5. Estratégias de compliance para mitigar o vício em apostas no trabalho
A governança eficaz requer respostas estruturadas – e não reativas – diante desse tipo de risco. Algumas medidas práticas incluem:
a) Políticas e controles internos
- Inserir vedações explícitas a apostas durante o expediente ou com recursos da empresa no Código de Ética e Conduta;
- Definir protocolos de uso de rede corporativa e dispositivos eletrônicos;
- Reforçar controles em áreas sensíveis (financeiro, supply chain, controladoria);
- Incorporar análises de integridade comportamental em due diligence e processos seletivos.
b) Cultura e prevenção
- Programas de educação financeira e consciência digital;
- Treinamentos sobre riscos comportamentais e dilemas éticos;
- Campanhas internas que desnormalizem o jogo e valorizem o equilíbrio emocional.
c) Saúde mental e acolhimento
- Criação de Programas de Apoio ao Empregado (EAP) com suporte psicológico;
- Encaminhamento terapêutico em parceria com planos de saúde;
- Comunicação empática e sigilosa, evitando estigmatização.

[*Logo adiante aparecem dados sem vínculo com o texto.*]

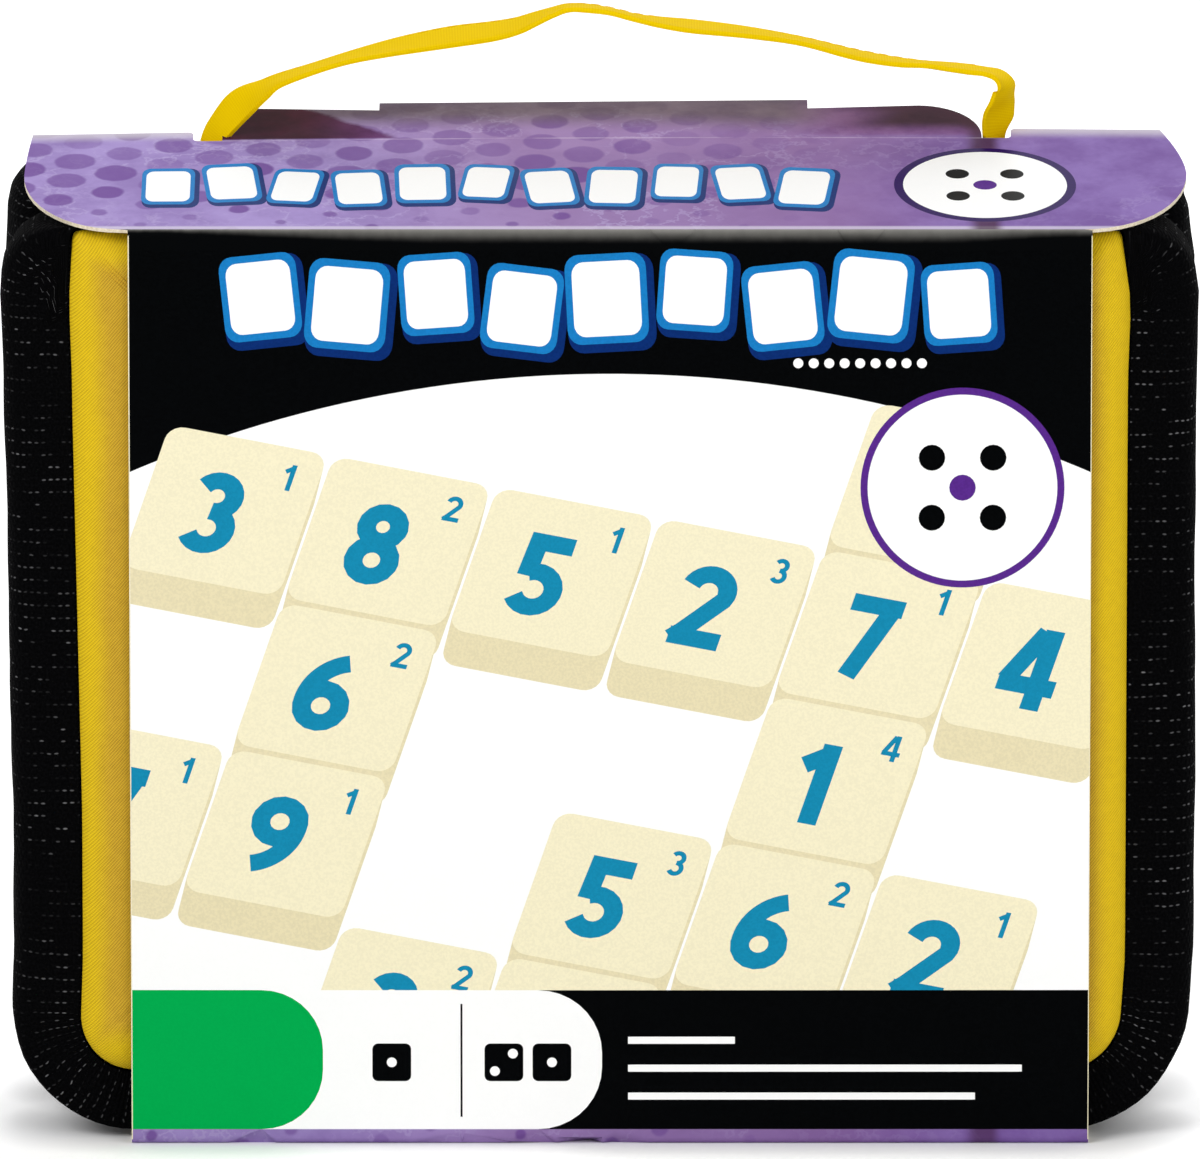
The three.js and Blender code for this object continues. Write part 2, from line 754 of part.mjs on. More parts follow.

d) Gestão de crises e reputação
- Protocolos para investigação e resposta a incidentes;
- Comunicação responsável e transparente com stakeholders;
- Alinhamento das ações de gestão de pessoas ao eixo “S” do ESG, reforçando compromisso social e humano.

6. Conclusão: o desafio ético da era das apostas
O vício em apostas é o novo risco invisível das relações corporativas. Ele combina três elementos que desafiam a governança:
- É comportamental, portanto, de difícil detecção;
- É socialmente normalizado, o que reduz a percepção de risco;
- É altamente destrutivo, tanto para o indivíduo quanto para a organização.
Restringir o tratamento do tema à esfera disciplinar ou jurídica equivale a uma abordagem meramente reativa, incapaz de enfrentar suas causas estruturais.
A resposta precisa estar integrada à gestão de riscos de integridade, à cultura ética e à governança responsável.
A prevenção, nesse caso, é parte da própria estratégia de sustentabilidade e reputação corporativa.
O compliance humanizado é aquele que compreende que integridade não se resume a punir desvios, mas também a compreender vulnerabilidades e criar condições para decisões éticas.
O desafio, portanto, não é apenas jurídico: é ético, cultural e institucional.